Ia sangat sadar bahwa meskipun Indonesia selama bertahun-tahun sudah merdeka, tetapi kepentingan dari Neo-Kolonialisme dan Imperialisme masih terus bercokol di Indonesia. Bagi Soekarno ancaman bagi revolusi Indonesia sebenarnya tidak hanya datang dari luar tetapi muncul dari dalam negeri sendiri. Ia pernah mengatakan bahwa, ”salah satu tingkat dari Revolusi Indonesia adalah mengganyang musuh-musuh Revolusi.”

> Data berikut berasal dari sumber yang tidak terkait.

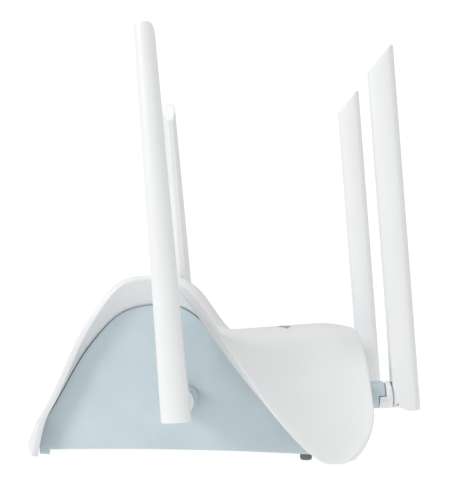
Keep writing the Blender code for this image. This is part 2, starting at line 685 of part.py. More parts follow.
def build_knuckle(name, lip):
    """The swivelling knuckle: snap spigot, barrel with a slanted face, tongue and turn stop."""
    start = SEAM + GAP / 2
    slant = math.tan(math.radians(LEAN))
    deep = SEAM - SPIGOT_LENGTH
    neck_end = deep - WEB - 2 * GAP
    chamfer = KNUCKLE_RADIUS - EDGE_CUT
    shape = [(2.9, neck_end - 1.6, 0), (3.6, neck_end - 0.9, 0), (3.6, neck_end, 0)]
    shape += [(NECK_RADIUS, neck_end, 0), (NECK_RADIUS, deep, 0), (SPIGOT_RADIUS, deep, 0)]
    shape += [(SPIGOT_RADIUS, start, 0), (chamfer, start, 0), (KNUCKLE_RADIUS, start + EDGE_CUT, 0)]
    shape += [(KNUCKLE_RADIUS, KNUCKLE_FACE - EDGE_CUT, slant), (chamfer, KNUCKLE_FACE, slant)]
    rings = []
    for radius, place, slope in shape:
        ring = []
        for k in range(ROUND):
            a = 2 * math.pi * k / ROUND
            w, z = radius * math.cos(a), radius * math.sin(a)
            ring.append((place - slope * (z + FOLD_DROP), w, z))
        rings.append(ring)
    knuckle = rings_solid(name, rings, white_plastic())
    low, high = lip
    stop_low, stop_high = start - LIP + GAP / 2, start + 1.7
    outer = KNUCKLE_RADIUS - 0.2
    stop = sector("stop", low + 3, high - 3, 3.7, outer, stop_low, stop_high, white_plastic())
    boolean(knuckle, stop, "UNION")
    boolean(knuckle, rod("bore", COAX_BORE, -30, 2, white_plastic(), "X", sides=16))
    tip = [(-5.0, -TONGUE_RADIUS), (0.0, -TONGUE_RADIUS)]
    for a in np.linspace(0.35, math.pi - 0.35, 7):
        tip.append((TONGUE_RADIUS * math.sin(a), -TONGUE_RADIUS * math.cos(a)))
    tip += [(0.0, TONGUE_RADIUS), (-5.0, TONGUE_RADIUS)]
    rings = [[(a, w, z - FOLD_DROP) for a, z in tip] for w in (-TONGUE_HALF, TONGUE_HALF)]
    boolean(knuckle, rings_solid("tongue", rings, white_plastic()), "UNION")
    pin_hole = rod("hole", PIN_RADIUS + GAP, -8, 8, white_plastic(), "Y", (0, 0, -FOLD_DROP), 16)
    return boolean(knuckle, pin_hole)


def blade_half_width(depth, height):
    """Half width of the blade at a depth behind its inner face and a height."""
    side = BLADE_FOOT_HALF + (BLADE_TIP_HALF - BLADE_FOOT_HALF) * (height - BLADE_FOOT) / BLADE_LENGTH
    t = min(max((height - 10.0) / 24.0, 0.0), 1.0)
    flat = HINGE_FLAT_HALF + (RIDGE_FLAT_HALF - HINGE_FLAT_HALF) * t * t * (3 - 2 * t)
    if depth <= BLADE_SHOULDER:
        share = (depth - BLADE_INNER) / (BLADE_SHOULDER - BLADE_INNER)
        return flat + (side - flat) * math.sin(share * math.pi / 2) ** 0.9
    past = (depth - BLADE_SHOULDER) / (BLADE_OUTER - BLADE_SHOULDER)
    return side * math.sqrt(max(0.0, 1 - past ** 2))


def blade_foot(depth):
    """Lower end of the blade: rounded about the pin, then cut away towards the knuckle."""
    round_off = -BLADE_INNER
    if depth <= 0:
        return -math.sqrt(max(0.0, round_off ** 2 - depth ** 2))
    cut_start, cut_end = 1.2, 5.0
    share = min(max((depth - cut_start) / (cut_end - cut_start), 0.0), 1.0)
    return -round_off + (BLADE_FOOT + round_off) * share


def blade_top(depth):
    """Upper end of the blade: level at the outer face, then slanting down inwards."""
    return BLADE_TOP - TIP_SLOPE * max(0.0, BLADE_OUTER - TIP_FLAT - depth)


def build_blade(name):
    """The hollow blade around the fold axis, with the slot for the tongue and the cable."""
    depths = [BLADE_INNER, -1.2, 0.0, 1.2, 3.1, 5.0, BLADE_SHOULDER, 9.4, 10.7, 11.3]
    heights = [None, 10.0, 16.0, 22.0, 28.0, 34.0, 70.0, 110.0, 150.0, "top"]
    rings = []
    for level in heights:
        def place(depth, sign):
            z = blade_foot(depth) if level is None else blade_top(depth) if level == "top" else level
            return (depth, sign * blade_half_width(depth, z), z)
        ring = [place(d, 1) for d in depths]
        ring.append(place(BLADE_OUTER, 0))
        ring += [place(d, -1) for d in reversed(depths)]
        rings.append(ring)
    count, last = len(rings[0]), len(rings) - 1
    points = [p for ring in rings for p in ring]
    faces = []
    for k in range(last):
        for i in range(count):
            j = (i + 1) % count
            faces.append((k * count + i, k * count + j, (k + 1) * count + j, (k + 1) * count + i))
    for base in (0, last * count):
        for i in range(len(depths) - 1):
            faces.append((base + i, base + i + 1, base + count - 2 - i, base + count - 1 - i))
        middle = len(depths)
        faces.append((base + middle - 1, base + middle, base + middle + 1))
    blade = solid(name, points, faces, white_plastic())
    slot_half, slot_depth = TONGUE_HALF + GAP, TONGUE_RADIUS + GAP + 0.2
    low, high = (-4.0, -slot_half, -6.0), (slot_depth, slot_half, 10.7)
    boolean(blade, block("slot", low, high, white_plastic()))
    wall = 1.4
    hollow = []
    for z in (6.0, 22.0, 34.0, 160.0):
        side = [(d, max(0.8, blade_half_width(d, z) - wall)) for d in (0.5, 4.0, 8.0, 9.8)]
        hollow.append([(d, w, z) for d, w in side] + [(d, -w, z) for d, w in reversed(side)])
    boolean(blade, rings_solid("hollow", hollow, white_plastic()))
    return boolean(blade, rod("hole", PIN_RADIUS + GAP, -9, 9, white_plastic(), "Y", sides=16))


def build_antenna(label, side, place):
    """One antenna: boss, knuckle, blade, pin, radiator strip and its cable."""
    frame = antenna_frame(side, place)
    fixed = axis_empty(f"axis_boss_{label}", frame)
    if place == "side":
        length = SIDE_FOLD_REACH + SEAM - GAP / 2
        boss_lip, knuckle_lip, swivel, fold = (45, 135), (225, 315), side * SIDE_LEAN, 0.0
    else:
        length = REAR_FOLD_Y + SEAM - GAP / 2 - REAR_PANEL_Y
        boss_lip, swivel, fold = (0.5, 179.5), 0.0, -LEAN
        knuckle_lip = (180, 270) if side > 0 else (270, 360)
    hang(build_boss(f"boss_{label}", length, boss_lip), fixed)
    turn = axis_empty(f"axis_swivel_{label}", Matrix.Rotation(math.radians(swivel), 4, "X"), fixed)
    hang(build_knuckle(f"knuckle_{label}", knuckle_lip), turn)
    tilt = Matrix.Rotation(math.radians(fold), 4, "Y")
    bend_place = Matrix.Translation((0.0, 0.0, -FOLD_DROP * MM)) @ tilt
    bend = axis_empty(f"axis_fold_{label}", bend_place, turn)
    hang(build_blade(f"blade_{label}"), bend)
    hang(rod(f"pin_{label}", PIN_RADIUS, -5.0, 5.0, steel(), "Y", sides=16), bend)
    copper = material("antenna_copper", (0.75, 0.42, 0.2), 0.35, 1.0)
    strip = block(f"radiator_{label}", (4.6, -2.0, 22.0), (5.4, 2.0, 150.0), copper)
    lead = rod("lead", 0.6, 9.0, 23.0, black_plastic(), centre=(5.0, 0.0, 0.0), sides=12)
    hang(boolean(strip, lead, "UNION"), bend)
    build_coax(label, side, place, frame)


def build_coax(label, side, place, frame):
    """Cable from the board's edge into the back of the knuckle, on one smooth curve."""
    inside = [frame @ Vector((a * MM, 0.0, 0.0)) / MM for a in (-13.0, -20.0, -27.0)]
    if place == "side":
        start = Vector((side * 58.0, -12.0, BOARD_TOP + 1.4))
        rise = Vector((side * 63.0, -13.5, BOARD_TOP + 8.0))
    else:
        start = Vector((side * 44.0, 20.0, BOARD_TOP + 1.4))
        rise = Vector((side * 50.0, 30.0, BOARD_TOP + 6.0))
    route = [start, rise, inside[2], inside[1], inside[0]]
    points = []
    for k in range(len(route) - 1):
        before = route[max(k - 1, 0)]
        after = route[min(k + 2, len(route) - 1)]
        for step in range(4):
            points.append(smooth_between(before, route[k], route[k + 1], after, step / 4))
    points.append(route[-1])
    tube(f"coax_{label}", points, COAX_RADIUS, black_plastic())


def tube(name, points, radius, finish, sides=6):
    """A round tube along a path; each ring is turned as little as possible from the last."""
    rings, across = [], Vector((0.0, 1.0, 0.0))
    for k, point in enumerate(points):
        ahead = (points[min(k + 1, len(points) - 1)] - points[max(k - 1, 0)]).normalized()
        across = (across - ahead * across.dot(ahead)).normalized()
        up = ahead.cross(across)
        angles = [2 * math.pi * i / sides for i in range(sides)]
        rings.append([tuple(point + (across * math.cos(a) + up * math.sin(a)) * radius) for a in angles])
    return rings_solid(name, rings, finish)


def smooth_between(a, b, c, d, t):
    """A point between b and c on the smooth curve through a, b, c and d."""
    first, second = c - a, 2 * a - 5 * b + 4 * c - d
    third = 3 * b - a - 3 * c + d
    return 0.5 * (2 * b + first * t + second * t ** 2 + third * t ** 3)


def main():
    clear_scene()
    build_shell()
    build_status_window()
    build_light_pipe()
    build_side_panel("side_panel_left", 1)
    build_side_panel("side_panel_right", -1)
    build_rear_panel()
    build_base()
    build_feet()
    build_screws()
    build_board()
    build_components()
    build_sockets()
    build_button("power_button", POWER_BUTTON, "power_switch")
    build_button("pair_button", PAIR_BUTTON, "pair_switch")
    for label, (side, place) in ANTENNAS.items():
        build_antenna(label, side, place)


main()
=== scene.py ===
"""Looks of the desktop wifi range extender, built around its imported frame.

The white saddle shell, the blue-grey panels, the folding antennas, the sockets and the small
fittings are surfaces worked out here on grids of points.  Sizes are in millimetres and turn
into metres when a mesh is made.  +X is the unit's left side, -Y its front and +Z is up.
"""

import json
import logging
import math
from dataclasses import dataclass, field
from enum import Enum
from typing import Callable, Sequence

import bmesh
import bpy
import numpy as np
from mathutils import Matrix, Vector


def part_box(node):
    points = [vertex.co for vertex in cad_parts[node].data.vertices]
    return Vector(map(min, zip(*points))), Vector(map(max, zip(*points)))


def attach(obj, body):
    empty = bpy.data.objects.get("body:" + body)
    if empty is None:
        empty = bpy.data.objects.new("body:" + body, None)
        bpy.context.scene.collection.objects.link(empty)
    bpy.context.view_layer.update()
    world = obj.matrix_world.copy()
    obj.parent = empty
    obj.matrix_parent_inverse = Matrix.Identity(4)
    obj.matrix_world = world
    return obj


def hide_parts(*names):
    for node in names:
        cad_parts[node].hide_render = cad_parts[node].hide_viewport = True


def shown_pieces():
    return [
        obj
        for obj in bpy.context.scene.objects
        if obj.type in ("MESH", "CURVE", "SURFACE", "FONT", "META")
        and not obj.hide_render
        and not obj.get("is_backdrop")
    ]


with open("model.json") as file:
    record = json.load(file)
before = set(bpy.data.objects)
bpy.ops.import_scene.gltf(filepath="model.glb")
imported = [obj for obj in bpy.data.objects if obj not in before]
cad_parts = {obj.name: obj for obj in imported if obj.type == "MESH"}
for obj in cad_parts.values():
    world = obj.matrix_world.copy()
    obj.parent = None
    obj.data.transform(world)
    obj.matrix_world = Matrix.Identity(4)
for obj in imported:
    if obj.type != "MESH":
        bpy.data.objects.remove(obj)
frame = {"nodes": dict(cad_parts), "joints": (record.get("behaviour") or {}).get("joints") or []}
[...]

“Go To Hell With Your Aid.! Mungkin harus menjadikan pidato Soekarno ini diulang-ulang di telinga pemimpin dan elit politik saat ini, setidaknya untuk mengasah nyalinya agar sedikit lebih berani. Kehancuran Industri Nasional, dan dominasi kuat modal asing di semua sektor kehidupan ekonomi betul-betul telah menempatkan bangsa Indonesia tidak ubahnya menjadi “Bangsa kuli.”
Mentalitas korup dan keinginan memperkaya diri sendiri ditengah kemelaratan dan kemiskinan massal yang melanda penduduk negeri ini, sudah menjadi budaya pejabat di negeri ini.

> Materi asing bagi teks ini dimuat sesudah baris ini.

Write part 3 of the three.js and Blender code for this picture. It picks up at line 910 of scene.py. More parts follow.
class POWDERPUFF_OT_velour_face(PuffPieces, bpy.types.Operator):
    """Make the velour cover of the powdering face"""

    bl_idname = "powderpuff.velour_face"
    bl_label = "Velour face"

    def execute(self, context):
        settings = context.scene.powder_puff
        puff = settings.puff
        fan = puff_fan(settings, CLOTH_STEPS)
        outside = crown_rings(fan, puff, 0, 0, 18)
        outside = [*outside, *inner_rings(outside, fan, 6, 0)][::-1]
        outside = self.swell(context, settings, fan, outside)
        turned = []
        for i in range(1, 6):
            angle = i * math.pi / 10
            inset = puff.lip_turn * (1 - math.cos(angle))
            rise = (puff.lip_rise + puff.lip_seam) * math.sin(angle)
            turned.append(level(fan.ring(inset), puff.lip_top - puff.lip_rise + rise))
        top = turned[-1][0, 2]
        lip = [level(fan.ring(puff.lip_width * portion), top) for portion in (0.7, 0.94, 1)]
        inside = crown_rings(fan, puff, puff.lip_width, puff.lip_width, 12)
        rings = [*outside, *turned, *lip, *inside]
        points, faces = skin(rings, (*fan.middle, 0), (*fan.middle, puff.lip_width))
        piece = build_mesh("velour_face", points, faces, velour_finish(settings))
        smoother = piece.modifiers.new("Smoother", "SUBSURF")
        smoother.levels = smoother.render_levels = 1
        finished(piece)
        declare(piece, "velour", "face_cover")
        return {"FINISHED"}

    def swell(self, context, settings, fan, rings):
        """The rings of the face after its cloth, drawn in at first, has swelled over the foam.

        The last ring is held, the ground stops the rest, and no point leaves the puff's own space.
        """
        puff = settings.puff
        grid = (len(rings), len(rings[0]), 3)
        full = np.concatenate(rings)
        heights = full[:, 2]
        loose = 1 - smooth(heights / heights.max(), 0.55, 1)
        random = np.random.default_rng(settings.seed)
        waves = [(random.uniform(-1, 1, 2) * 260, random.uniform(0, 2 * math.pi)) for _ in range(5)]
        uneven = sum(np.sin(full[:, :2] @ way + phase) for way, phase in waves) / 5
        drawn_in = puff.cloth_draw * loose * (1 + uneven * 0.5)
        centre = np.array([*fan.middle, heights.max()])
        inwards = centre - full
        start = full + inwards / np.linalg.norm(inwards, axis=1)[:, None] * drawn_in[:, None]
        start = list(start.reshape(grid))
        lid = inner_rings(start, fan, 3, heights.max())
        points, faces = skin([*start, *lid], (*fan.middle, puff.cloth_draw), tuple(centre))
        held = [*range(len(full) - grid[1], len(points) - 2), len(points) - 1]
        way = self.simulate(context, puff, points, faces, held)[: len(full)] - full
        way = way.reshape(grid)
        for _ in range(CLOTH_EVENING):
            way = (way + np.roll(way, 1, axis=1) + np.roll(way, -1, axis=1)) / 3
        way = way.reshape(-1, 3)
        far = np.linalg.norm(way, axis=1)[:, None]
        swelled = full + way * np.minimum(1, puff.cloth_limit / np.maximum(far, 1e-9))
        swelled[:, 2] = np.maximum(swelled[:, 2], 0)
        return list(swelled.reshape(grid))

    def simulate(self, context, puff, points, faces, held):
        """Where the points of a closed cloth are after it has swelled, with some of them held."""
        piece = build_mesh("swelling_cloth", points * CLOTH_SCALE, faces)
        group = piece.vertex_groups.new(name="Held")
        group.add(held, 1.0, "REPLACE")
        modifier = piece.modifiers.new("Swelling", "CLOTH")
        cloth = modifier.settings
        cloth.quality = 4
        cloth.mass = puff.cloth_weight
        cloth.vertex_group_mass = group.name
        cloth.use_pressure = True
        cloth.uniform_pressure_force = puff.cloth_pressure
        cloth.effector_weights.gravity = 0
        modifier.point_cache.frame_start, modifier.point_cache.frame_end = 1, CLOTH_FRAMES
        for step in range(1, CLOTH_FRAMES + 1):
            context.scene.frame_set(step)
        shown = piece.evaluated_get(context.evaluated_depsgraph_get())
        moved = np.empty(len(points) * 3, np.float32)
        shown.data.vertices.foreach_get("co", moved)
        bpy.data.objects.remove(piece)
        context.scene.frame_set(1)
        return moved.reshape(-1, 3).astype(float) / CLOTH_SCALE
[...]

Semoga kita bukan kian menikmati dan terbiasa menjadi bangsa kuli di negeri sendiri, apalagi kuli bagi kaum asing di negeri sendiri.
Sebuah renungan bersama dari sebuah tulisan : http://politikana.com/baca/2009/04/23/penanaman-modal-asing memuat hal tragis : Dalam poster sebuah iklan mengenai ‘ Republic of Indonesia ‘ pada tanggal 17 January 1969 di harian New York Times, Amerika Serikat. Dalam iklan itu ditulis murahnya harga buruh sebagai salah satu daya pemikat modal investasi asing. Kemudian ada juga pemanis, mengatakan sebagai salah satu negara di muka bumi yang sangat kaya dengan cadangan alamnya. We’re still not sure exactly how rich, only 5 % our country has been geologically prospected.
Sungguh kado yang indah bagi bangsa yang merayakan kemerdekaannya untuk ke 65 kalinya. Kemerdekaan yang terasa semu. Kemana mencari kemerdekaan untuk beribadah, lepas dari kelaparan, mendapatkan pendidikan seluas-luasnya, kepastian hukum, lepas dari “bom-bom” percobaan pemerintah?
Entahlah, menguap bersama keinginan menipu diri untuk tetap selalu berteriak merdeka. (ataukah Mereka?)